The day belonged to Dolan who came to Australia from Ireland eight years ago, and was a contestant on The Voice in 2022.
“I watched every Melbourne Cup for the last 40 years. I thought my best chance was to get him [Knight’s Choice] to stay the trip and, hopefully, he can run home and do the quick sectionals he can on a good track, and he proved everybody wrong,” Dolan said.
He became emotional when reminded about his journey towards winning Australia’s greatest race.
“I can’t put it into words. It is the biggest race in the world.
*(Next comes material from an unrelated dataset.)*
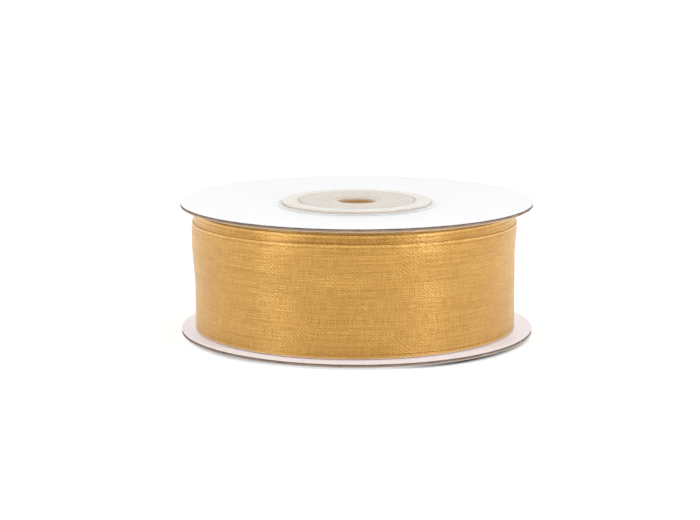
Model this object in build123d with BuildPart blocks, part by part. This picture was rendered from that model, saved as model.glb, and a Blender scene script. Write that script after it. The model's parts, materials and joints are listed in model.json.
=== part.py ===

I have my family here and my partner, Christine, our little baby Maisy, and my dad flew over from Ireland, and now you have me in tears.”
Based in New Zealand when she became the first woman to win the Caulfield-Melbourne Cup double with Ethereal back in 2001, Laxon now lives in Queensland with Symons.
The pair met at Macedon Lodge 25 years ago, with both Ethereal and Knight’s Choice preparing for the Cup there nearly a quarter of a century apart.
“We’ve had probably a pretty tough 15 years, but to come back and keep going, and to be able to come back at our age, and we’ve got a team of 28 horses. I bought that horse at the Magic Millions for $85,000, and we’ve just upstaged a world full of money,” Symons told Racing.com.
“Sheila’s a superstar. We’ve gelled from day one...to be able to do this is a dream come true. We thought it would probably slip through our fingers, but to be able to come back and do this, it’s just fantastic.”
After Knight’s Choice’s strong winter in Queensland, including group placings in the Q22 and Tatt’s Cup, the horse finished 14th of 18th in the Caulfield Cup and then sixth in the Bendigo Cup.